コナカハグロトンボ Euphaea yayeyamana

昆虫 > トンボ目 > ミナミカワトンボ科 > ミナミカワトンボ属

沖縄県西表島 2016/8/13
※分布図は目安です。

分布1,2):石垣島、西表島。日本固有種。

山地の渓流などに生息するトンボの仲間。オスは後翅先端寄りに濃褐色の部分があり非常に特徴的。ハグロトンボの名がつくが、カワトンボ科とは別のミナミカワトンボ科に属している。

コナカハグロトンボの概要

出現時期3)3月下旬-11月下旬。
希少度★★(普通)
全長1)オス41-46㎜、メス35-42㎜
生息環境2)平地の川幅が広く明るい河川下流域から山間の森林に囲まれた陰湿な渓流の源流域に至るかなり広範な流水域に生息する。

コナカハグロトンボの形態

オス

沖縄県西表島 2016/8/13

オスは成熟すると斑紋が赤く変化する1)

沖縄県西表島 2016/8/13

オス(別個体)。
オスは後翅の先寄りに濃褐色の部分があり、表面は光が当たると赤紫色に見える1)

メス

沖縄県西表島 2016/8/13

メス(交尾中;左側)。
メスは腹部が赤くならず、翅は薄い褐色。
後翅先寄りの褐色部分の発達具合は様々だが、オスと同程度まで発達することはない。

識別

オスは体色や翅の斑紋から識別は容易。
メスを間違うとすれば同じく石垣島・西表島に分布するチビカワトンボだが、チビカワトンボのメスは翅が透明で胸部が黒化傾向。
また、産卵管がチビカワトンボでは腹端に届くのに対し、コナカハグロトンボでは届かない。

西表島に分布するヤエヤマハナダカトンボは体形が大きく異なる。

生態

繁殖行動

オスは水辺にとまって縄張りを持つ。
交尾後は連結態のまま水面付近の朽木などに産卵を開始する1,3)
メスが潜水産卵に移った場合は連結が解かれ、オスは警護に移る1,3)

幼虫期

幼虫(ヤゴ)は比較的流れの速い場所を好み、やや大きめの石の裏などで生活している2)
なお、ミナミカワトンボ科の幼虫は日本産トンボ類で唯一、腹部に糸状の鰓を持つ仲間である6)

近縁種

台湾には同属のEuphaea formosaが分布し、コナカハグロトンボよりも体サイズがやや大きく、翅の形状やオスの濃褐色斑の形もやや異なっている4)
遺伝的多様性を調べた論文では、分布面積の広いE. formosaよりもコナカハグロトンボのほうが遺伝的多様性が高かったことが分かっている5)

文献

1)尾園暁・川島逸郎・二橋亮 2021. 『日本のトンボ 改訂版』文一総合出版.
2)川合禎次・谷田一三 2018. 『日本産水生昆虫 第二版: 科・属・種への検索』東海大学出版部.
3)尾園暁・渡辺賢一・焼田理一郎・小浜継雄 2007. 『沖縄のトンボ図鑑』いかだ社.
4)Lee, Y. H., & Lin, C. P. (2012).
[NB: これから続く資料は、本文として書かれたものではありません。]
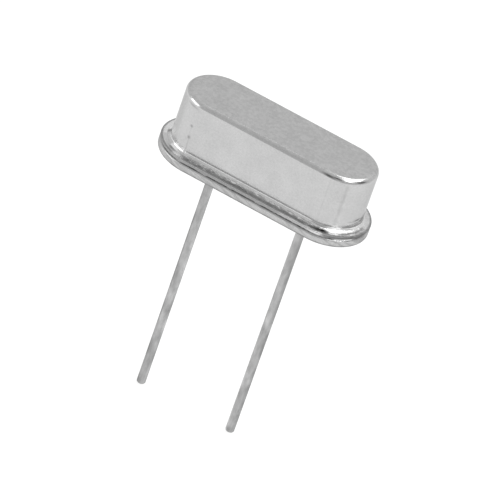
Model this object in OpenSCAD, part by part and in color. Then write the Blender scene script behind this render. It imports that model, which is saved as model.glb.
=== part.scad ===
/* [Can] */
// Length of the can over its straight wall
can_length = 9.9; // [9.5:0.05:10.4]
// Width of the can over its straight wall
can_width = 3.3; // [3.2:0.05:3.7]
// Height of the can's flat top above the seating plane
can_height = 3.45; // [3.1:0.05:3.5]
// Thickness of the sheet that the can is drawn from
can_sheet = 0.15; // [0.13:0.01:0.2]
// Outside radius of the can's top edge
can_top_radius = 0.26; // [0.15:0.01:0.35]
// Outside radius where the can's wall turns out into its flange
can_foot_radius = 0.2; // [0.12:0.01:0.26]
// Radius on both sides of the can flange's edge
can_edge_radius = 0.06; // [0.02:0.01:0.06]

/* [Flange] */
// How far both flanges stand out from the can's wall
flange_reach = 0.46; // [0.4:0.01:0.52]
// Thickness of the base plate's rim
rim_thickness = 0.4; // [0.3:0.01:0.45]
// Radius of the base rim's edges
rim_edge_radius = 0.1; // [0.02:0.01:0.12]
// Height of the weld bead that holds the two flanges apart
weld_height = 0.05; // [0.02:0.01:0.08]
// Width of the weld bead
weld_width = 0.1; // [0.05:0.01:0.12]

/* [Base plate] */
// Height of the raised boss above the seating plane
boss_height = 0.95; // [0.7:0.05:1.1]
// Radius of the boss's top edge
boss_edge_radius = 0.15; // [0.05:0.01:0.2]
// Clearance between the boss and the can's wall
boss_clearance = 0.1; // [0.05:0.01:0.2]
// Diameter of each hole that holds a glass seal
seal_diameter = 1.6; // [1.3:0.05:1.9]
// How far the glass stops short of the base plate's faces
seal_recess = 0.05; // [0.02:0.01:0.1]
// Depth of the hollow that the glass forms between the pin and the hole
seal_meniscus = 0.05; // [0.01:0.01:0.08]

/* [Leads] */
// Distance between the two leads' centres
lead_pitch = 4.88; // [4.7:0.01:5.08]
// Diameter of a lead over its tin coat
lead_diameter = 0.43; // [0.38:0.01:0.5]
// Length of a lead below the seating plane
lead_length = 13; // [3:0.1:20]
// Thickness of the tin coat
tin_coat = 0.01; // [0.005:0.005:0.02]
// Height over which the tin coat thins out towards the base plate
tin_fade = 0.55; // [0.55:0.01:0.8]
// Radius of the lead's cut edge
lead_tip_radius = 0.06; // [0.02:0.01:0.1]
// Diameter of the flattened head on the lead's inner end
head_diameter = 0.8; // [0.75:0.05:1.0]
// Thickness of the flattened head
head_thickness = 0.15; // [0.1:0.01:0.2]
// Clearance between the boss and the flattened head
head_clearance = 0.3; // [0.2:0.01:0.4]

/* [Quartz blank] */
// Thickness of the quartz blank
blank_thickness = 0.23; // [0.1:0.01:0.3]
// Clearance between each end of the blank and the can's wall
blank_end_clearance = 0.75; // [0.6:0.05:1.0]
// Clearance between each side of the blank and the can's wall
blank_side_clearance = 0.6; // [0.3:0.05:0.8]
// Clearance between the blank and the can's top
blank_headroom = 0.45; // [0.35:0.05:0.8]
// Thickness of the metal film on the blank
film_thickness = 0.02; // [0.005:0.005:0.03]
// Length of each electrode's pad
pad_length = 4.6; // [3:0.1:5]
// Margin between the pad and the blank's sides
pad_margin = 0.25; // [0.1:0.05:0.4]
// Width of the tab from the pad to the blank's end
tab_width = 0.7; // [0.4:0.05:1.0]
// How far the tab folds back under the blank's end
tab_fold = 0.5; // [0.2:0.05:0.7]

/* [Clips] */
// Thickness of the sheet that a clip is bent from
clip_sheet = 0.12; // [0.08:0.01:0.15]
// Width of a clip
clip_width = 1.2; // [0.8:0.05:1.4]
// Inside radius of a clip's bends
clip_bend_radius = 0.1; // [0.05:0.01:0.12]
// Length of a clip's foot on the inner side of the lead's centre
clip_foot = 0.45; // [0.3:0.05:0.6]
// Length of the shelf under the blank's end
clip_shelf = 0.6; // [0.4:0.05:0.8]
// Clearance between the blank's end and the clip's lip
clip_lip_clearance = 0.14; // [0.13:0.01:0.2]
// How far the lip stands above the blank
clip_lip_rise = 0.1; // [0.05:0.01:0.2]
// Radius of the drop of conductive adhesive
glue_radius = 0.6; // [0.5:0.05:0.7]
// Height of the adhesive above the blank
glue_rise = 0.22; // [0.15:0.01:0.3]

/* [Hidden] */
$fn = 96;

LEFT = 180;   // turn about the vertical axis that puts a piece on the -X side
RIGHT = 0;
EXTRA = 1;    // how far a cutting shape runs past the face it opens
FULL_BEND = 0.45;  // largest share of a clip's rise that one bend may take

// Both flanges and the can's wall are one stadium outline at different distances from its middle line
straight = can_length - can_width;
wall_reach = can_width / 2;
inner_reach = wall_reach - can_sheet;
rim_reach = wall_reach + flange_reach;

can_seat = rim_thickness + weld_height;
can_flange_top = can_seat + can_sheet;
inner_top = can_height - can_sheet;
foot_reach = wall_reach + can_foot_radius;

boss_reach = inner_reach - boss_clearance;
seal_radius = seal_diameter / 2;
weld_reach = foot_reach + weld_width / 2;

lead_x = lead_pitch / 2;
lead_radius = lead_diameter / 2;
pin_radius = lead_radius - tin_coat;
head_seat = boss_height + head_clearance;
head_edge_radius = head_thickness / 3;
clip_seat = head_seat + head_thickness;

blank_half = can_length / 2 - can_sheet - blank_end_clearance;
blank_width = 2 * (inner_reach - blank_side_clearance);
blank_top = inner_top - blank_headroom;
blank_bottom = blank_top - blank_thickness;
film_end = blank_half + film_thickness;
pad_width = blank_width - 2 * pad_margin;
pad_corner = min(pad_width, pad_length) / 6;

shelf_top = blank_bottom - film_thickness;
clip_rise = shelf_top - clip_seat;
clip_bend = min(clip_bend_radius, FULL_BEND * clip_rise - clip_sheet);
shelf_start = film_end - clip_shelf;
riser_outer = shelf_start - clip_bend;
riser_inner = riser_outer - clip_sheet;
lip_inner = film_end + clip_lip_clearance;
lip_outer = lip_inner + clip_sheet;
lip_top = blank_top + film_thickness + clip_lip_rise;

// Radius of the arc that sinks by depth in the middle of its chord
function sag_radius(chord, depth) = (chord * chord + 4 * depth * depth) / (8 * depth);

// ---- shapes shared by several pieces ----

// A vertical section, drawn with x as the distance from the middle line, swept round the stadium
module stadium_sweep() {
    for (side = [LEFT, RIGHT]) rotate([0, 0, side]) {
        translate([straight / 2, 0, 0]) rotate([0, 0, -90]) rotate_extrude(angle = 180) children();
        rotate([90, 0, 90]) linear_extrude(straight, center = true) children();
    }
}

// A rectangle from the middle line out to reach, with its two outer corners rounded
module slab_section(reach, bottom, top, top_radius, bottom_radius) {
    difference() {
        translate([0, bottom]) square([reach, top - bottom]);
        if (top_radius > 0) translate([reach, top]) rotate(180) corner_waste(top_radius);
        if (bottom_radius > 0) translate([reach, bottom]) rotate(90) corner_waste(bottom_radius);
    }
}

// What rounding takes off a square corner that sits at the origin and opens towards +x and +y
module corner_waste(radius) {
    difference() {
        translate([-EXTRA, -EXTRA]) square(radius + EXTRA);
        translate([radius, radius]) circle(radius);
    }
}

// A quarter ring that turns a sheet through a right angle, in quadrant 0 to 3 about its centre
module bend(centre, quadrant, sheet, radius) {
    translate(centre) rotate(90 * quadrant) intersection() {
        difference() {
            circle(radius + sheet);
            circle(radius);
        }
        square(radius + sheet);
    }
}

// ---- can ----

module can_outside() {
    slab_section(wall_reach, can_seat, can_height, can_top_radius, 0);
    slab_section(rim_reach, can_seat, can_flange_top, can_edge_radius, can_edge_radius);
    // the outward turn of the foot
    translate([wall_reach, can_flange_top]) difference() {
        square(can_foot_radius);
        translate([can_foot_radius, can_foot_radius]) circle(can_foot_radius);
    }
}

module can_inside() {
    slab_section(inner_reach, can_seat - EXTRA, inner_top, can_top_radius - can_sheet, 0);
    translate([inner_reach, can_seat]) difference() {
        translate([-EXTRA, 0]) square([can_foot_radius + can_sheet + EXTRA, can_foot_radius + can_sheet]);
        translate([can_foot_radius + can_sheet, can_foot_radius + can_sheet])
            circle(can_foot_radius + can_sheet);
    }
}

module can() {
    color("silver") stadium_sweep() difference() {
        can_outside();
        can_inside();
    }
}

// ---- base plate and its seals ----

module base() {
    color("lightsteelblue") difference() {
        stadium_sweep() {
            slab_section(rim_reach, 0, rim_thickness, rim_edge_radius, rim_edge_radius);
            slab_section(boss_reach, 0, boss_height, boss_edge_radius, 0);
            translate([weld_reach - weld_width / 2, 0]) square([weld_width, can_seat]);
        }
        for (side = [-1, 1]) translate([side * lead_x, 0, -EXTRA])
            cylinder(r = seal_radius, h = boss_height + 2 * EXTRA);
    }
}

module glass_seal(side) {
    gap = seal_radius - pin_radius;
    hollow = sag_radius(gap, seal_meniscus);
    middle = (seal_radius + pin_radius) / 2;
    color("darkslategray") translate([side * lead_x, 0, 0]) rotate_extrude() difference() {
        translate([pin_radius, seal_recess]) square([gap, boss_height - 2 * seal_recess]);
        translate([middle, seal_recess + seal_meniscus - hollow]) circle(hollow);
        translate([middle, boss_height - seal_recess - seal_meniscus + hollow]) circle(hollow);
    }
}

module glass_seal_left() { glass_seal(-1); }
module glass_seal_right() { glass_seal(1); }

// ---- leads ----

module lead(side) {
    color("gainsboro") translate([side * lead_x, 0, 0]) rotate_extrude() {
        // tinned length, with its cut edge rounded
        slab_section(lead_radius, -lead_length, -tin_fade, 0, lead_tip_radius);
        // the coat thins out to the bare pin
        polygon([[0, -tin_fade], [lead_radius, -tin_fade], [pin_radius, 0], [0, 0]]);
        square([pin_radius, head_seat]);
        slab_section(head_diameter / 2, head_seat, clip_seat, head_edge_radius, head_edge_radius);
    }
}

module lead_left() { lead(-1); }
module lead_right() { lead(1); }

// ---- quartz blank, its electrodes and what holds them ----

// One strip of sheet, seen from the side: foot on the lead's head, riser, shelf and end lip
module clip_outline() {
    foot_start = lead_x - clip_foot;
    foot_end = riser_inner - clip_bend;
    lip_bend_x = lip_inner - clip_bend;
    translate([foot_start, clip_seat]) square([foot_end - foot_start, clip_sheet]);
    bend([foot_end, clip_seat + clip_sheet + clip_bend], 3, clip_sheet, clip_bend);
    translate([riser_inner, clip_seat + clip_sheet + clip_bend])
        square([clip_sheet, clip_rise - 2 * (clip_sheet + clip_bend)]);
    bend([shelf_start, shelf_top - clip_sheet - clip_bend], 1, clip_sheet, clip_bend);
    translate([shelf_start, shelf_top - clip_sheet]) square([lip_bend_x - shelf_start, clip_sheet]);
    bend([lip_bend_x, shelf_top + clip_bend], 3, clip_sheet, clip_bend);
    translate([lip_inner, shelf_top + clip_bend]) square([clip_sheet, lip_top - shelf_top - clip_bend]);
}

module clip(side) {
    color("tan") rotate([0, 0, side]) rotate([90, 0, 0])
        linear_extrude(clip_width, center = true) clip_outline();
}

module clip_left() { clip(LEFT); }
module clip_right() { clip(RIGHT); }

module quartz_blank() {
    color("lightcyan") translate([-blank_half, -blank_width / 2, blank_bottom])
        cube([2 * blank_half, blank_width, blank_thickness]);
}

module pad_outline() {
    for (x = [-1, 1], y = [-1, 1])
        translate([x * (pad_length / 2 - pad_corner), y * (pad_width / 2 - pad_corner)]) circle(pad_corner);
    square([pad_length - 2 * pad_corner, pad_width], center = true);
    square([pad_length, pad_width - 2 * pad_corner], center = true);
}

// The film on the blank's upper face, with a tab that wraps round the blank's -X end
module electrode() {
    translate([0, 0, blank_top]) linear_extrude(film_thickness) {
        pad_outline();
        translate([-film_end, -tab_width / 2]) square([film_end, tab_width]);
    }
    translate([-film_end, -tab_width / 2, shelf_top])
        cube([film_thickness, tab_width, blank_thickness + 2 * film_thickness]);
    translate([-film_end, -tab_width / 2, shelf_top]) cube([tab_fold, tab_width, film_thickness]);
}

module electrode_top() { color("gold") electrode(); }

// The lower film is the upper one turned over about the blank's middle
module electrode_bottom() {
    color("goldenrod") translate([0, 0, blank_top + blank_bottom]) rotate([0, 180, 0]) electrode();
}

// A drop that joins the blank's end to the clip's shelf and lip
module adhesive(side) {
    drop_height = blank_top + glue_rise + EXTRA - shelf_top;
    color("dimgray") rotate([0, 0, side]) difference() {
        intersection() {
            translate([film_end, 0, blank_top + film_thickness + glue_rise - glue_radius])
                sphere(glue_radius);
            translate([shelf_start, -glue_radius, shelf_top])
                cube([lip_inner - shelf_start, 2 * glue_radius, drop_height]);
        }
        translate([0, -blank_width / 2, blank_bottom]) cube([blank_half, blank_width, blank_thickness]);
        // the electrode's tab goes round the blank's end
        translate([0, -tab_width / 2, shelf_top])
            cube([film_end, tab_width, blank_thickness + 2 * film_thickness]);
        rotate([90, 0, 0]) linear_extrude(clip_width + EXTRA, center = true) clip_outline();
    }
}

module adhesive_left() { adhesive(LEFT); }
module adhesive_right() { adhesive(RIGHT); }

can();
base();
glass_seal_left();
glass_seal_right();
lead_left();
lead_right();
clip_left();
clip_right();
quartz_blank();
electrode_top();
electrode_bottom();
adhesive_left();
adhesive_right();
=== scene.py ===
import math

import bmesh
import bpy
from mathutils import Matrix, Vector, noise


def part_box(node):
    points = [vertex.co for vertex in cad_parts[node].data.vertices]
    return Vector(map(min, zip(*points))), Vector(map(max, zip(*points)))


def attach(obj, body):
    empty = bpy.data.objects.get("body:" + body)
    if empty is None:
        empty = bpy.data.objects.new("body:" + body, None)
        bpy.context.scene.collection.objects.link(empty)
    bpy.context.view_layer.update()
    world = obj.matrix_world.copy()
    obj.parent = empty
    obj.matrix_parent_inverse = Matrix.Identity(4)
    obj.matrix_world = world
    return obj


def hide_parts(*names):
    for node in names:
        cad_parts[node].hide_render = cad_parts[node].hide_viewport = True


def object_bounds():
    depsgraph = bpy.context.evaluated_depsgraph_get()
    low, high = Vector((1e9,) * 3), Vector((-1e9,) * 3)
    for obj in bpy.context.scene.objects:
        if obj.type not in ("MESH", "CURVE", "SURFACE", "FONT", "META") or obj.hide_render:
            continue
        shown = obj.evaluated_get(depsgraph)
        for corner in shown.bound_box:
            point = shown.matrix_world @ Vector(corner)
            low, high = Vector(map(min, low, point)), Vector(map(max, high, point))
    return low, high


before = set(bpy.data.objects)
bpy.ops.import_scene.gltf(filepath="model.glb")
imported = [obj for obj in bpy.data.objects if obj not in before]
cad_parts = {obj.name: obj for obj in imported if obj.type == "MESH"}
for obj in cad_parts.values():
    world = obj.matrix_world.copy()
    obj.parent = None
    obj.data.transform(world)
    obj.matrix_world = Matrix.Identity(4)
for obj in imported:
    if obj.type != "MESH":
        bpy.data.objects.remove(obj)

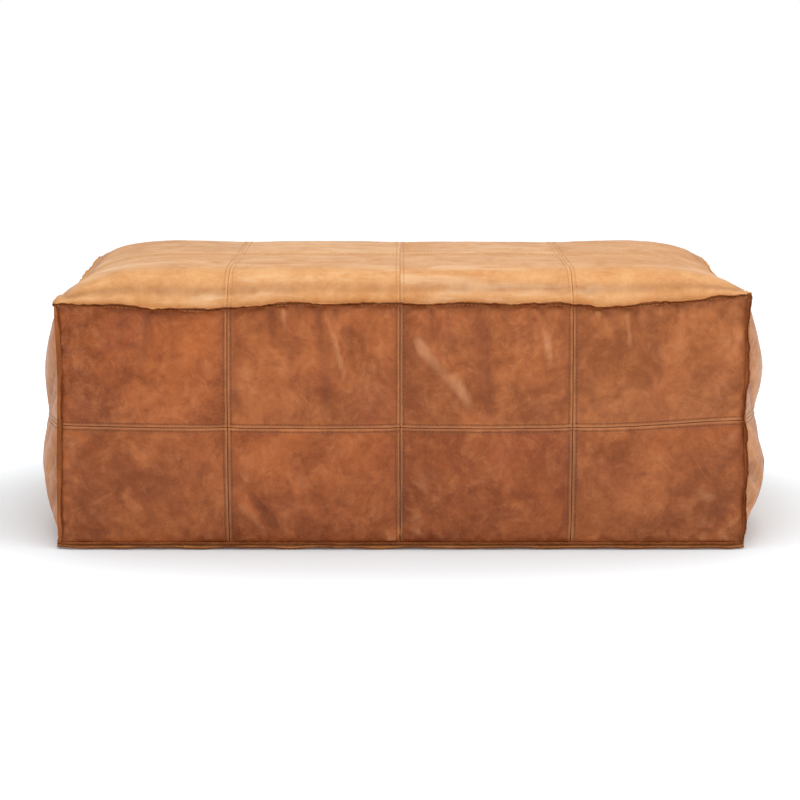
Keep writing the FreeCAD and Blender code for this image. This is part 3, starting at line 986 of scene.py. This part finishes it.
def make_edges():
    rim = {"gaps": (0.0012, 0.0003), "thicks": (0.0018, 0.0017), "tones": (0.1, 0.9)}
    # The base ring's layers are lighter than the leather they are cut from: a painted highlight from the
    # light above
    hem_with_highlight = {"gaps": (0.0056, 0.0002), "thicks": (0.0018, 0.0018), "tones": (0.5, 0.3), "tall": 0.0002}
    top_rows = make_ring("top", TOP_Z, 0.10, **rim)
    base_rows = make_ring("base", BASE_Z, 0.0, **hem_with_highlight)
    stitch_mesh("thread_rim", top_rows, RIM_THREAD_TONE)
    stitch_mesh("thread_edges", base_rows + make_corner_edges(), DARK_THREAD_TONE)


# ---------------------------------------------------------------- materials


class Material:
    """A small builder for node materials: each call adds a node, and returns its useful output."""

    def __init__(self, name):
        self.material = bpy.data.materials.new(name)
        self.material.use_nodes = True
        self.tree = self.material.node_tree
        self.shader = self.tree.nodes["Principled BSDF"]
        self.place = self.node("ShaderNodeTexCoord").outputs["Object"]

    def node(self, kind, **settings):
        made = self.tree.nodes.new(kind)
        for key, value in settings.items():
            setattr(made, key, value)
        return made

    def join(self, source, socket):
        if isinstance(source, bpy.types.NodeSocket):
            self.tree.links.new(source, socket)
        else:
            socket.default_value = source

    def attribute(self, name):
        return self.node("ShaderNodeAttribute", attribute_name=name).outputs["Fac"]

    def math(self, kind, first, second=0.0):
        made = self.node("ShaderNodeMath", operation=kind)
        self.join(first, made.inputs[0])
        self.join(second, made.inputs[1])
        return made.outputs[0]

    def stretch(self, value, low, high, to_low=0.0, to_high=1.0):
        made = self.node("ShaderNodeMapRange", interpolation_type="SMOOTHSTEP")
        for source, socket in zip((value, low, high, to_low, to_high), made.inputs[:5]):
            self.join(source, socket)
        return made.outputs[0]

    def noise(self, scale, detail=4.0, rough=0.55, w=0.0, place=None, distortion=0.0):
        made = self.node("ShaderNodeTexNoise", noise_dimensions="4D")
        self.join(place or self.place, made.inputs["Vector"])
        self.join(w, made.inputs["W"])
        values = {"Scale": scale, "Detail": detail, "Roughness": rough, "Distortion": distortion}
        for key, value in values.items():
            made.inputs[key].default_value = value
        return made.outputs["Fac"]

    def cells(self, scale):
        made = self.node("ShaderNodeTexVoronoi")
        self.join(self.place, made.inputs["Vector"])
        made.inputs["Scale"].default_value = scale
        return made.outputs["Distance"]

    def mapped(self, turn, scale, place=None, kind="POINT"):
        made = self.node("ShaderNodeMapping", vector_type=kind)
        self.join(place or self.place, made.inputs["Vector"])
        made.inputs["Rotation"].default_value = [math.radians(angle) for angle in turn]
        made.inputs["Scale"].default_value = scale
        return made.outputs[0]

    def mix(self, share, first, second):
        made = self.node("ShaderNodeMix", data_type="RGBA")
        self.join(share, made.inputs[0])
        for colour, socket in ((first, made.inputs[6]), (second, made.inputs[7])):
            self.join(colour if isinstance(colour, bpy.types.NodeSocket) else (*colour, 1.0), socket)
        return made.outputs[2]

    def bump(self, height, strength, distance, under=None):
        made = self.node("ShaderNodeBump")
        made.inputs["Strength"].default_value = strength
        made.inputs["Distance"].default_value = distance
        self.join(height, made.inputs["Height"])
        if under is not None:
            self.join(under, made.inputs["Normal"])
        return made.outputs[0]

    def finish(self, **sockets):
        for key, value in sockets.items():
            self.join(value, self.shader.inputs[key.replace("_", " ").title().replace("Ior", "IOR")])
        return self.material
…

Morphometric and genetic differentiation of two sibling gossamer–wing damselflies, Euphaea formosa and E. yayeyamana, and adaptive trait divergence in subtropical East Asian islands. Journal of Insect Science12(1), 53.
5)Kanke, E., Suzuki, K., Sekiné, K., Suzuki, T., Hatta, K., Yang, M. M., & Tojo, K. (2021). Unexpected population genetic structure in two closely related euphaeid damselflies from the Yaeyama and Taiwan Islands (Odonata: Euphaeidae). Biological Journal of the Linnean Society134(1), 214-228.
6)Bybee S. M., Kalkman V. J., Erickson R. J., Frandsen P. B., Breinholt J. W., Suvorov A. et al. 2021. Phylogeny and classification of Odonata using targeted genomics. Molecular Phylogenetics and Evolution 160:107115.